You should really really consider doing this 'right' in terms of best practices, from a security and resiliency standpoint. This will be more work to learn, but worth it in the term.
You should then consider setting up an application load balancer (you only need one for all the subdomains, and pointing your DNS to the CNAME of the load balancer. The security group of the ALB should accept incoming traffic on port 80/443 from 0.0.0.0/0. You then setup the listeners for 80 and 443 as necessary, and target groups for your schools.
Setup the EC2 instances in a public subnet (since you don't have a vpn to access). Don't worry about the Elastic IPs, but have it generate a public ip (that's a checkbox when spinning up the systems): Have the security group of the EC2 accept 80 and 443 ONLY from security group of the ALB above.
You can also open up port 22 to your specific IP address(es) for ssh control, etc.
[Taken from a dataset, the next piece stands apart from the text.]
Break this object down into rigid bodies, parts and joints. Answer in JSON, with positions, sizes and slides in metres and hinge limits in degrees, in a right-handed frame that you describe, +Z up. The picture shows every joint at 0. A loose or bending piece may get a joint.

the EC2s then get registered in the target groups created above. Then, in the ALB listeners, you create rules to route traffic based on the host header (e.g. subdomain) to the different target groups.
Complete the solution by actually spinning up the EC2s in autoscale groups..you don't actually need to implement autoscale policies, but if an EC2 dies (fyi: EC2 DO DIE, and you should actually never run just one of anything as a best practice), a new one will spin up in it's place: If your AMIs are ready to serve up traffic, or you have some configuration management that will automate the configuration of that EC2, then everything self-heals in the event of an issue.
Alternatively, you can look at Elastic Beanstalk, which automates some of the above for you.
fyi, the EIP is a soft limit..you can request more..but you really want a load balancer in there for this use case.
Probably more than what you were looking for, but I hope it helps.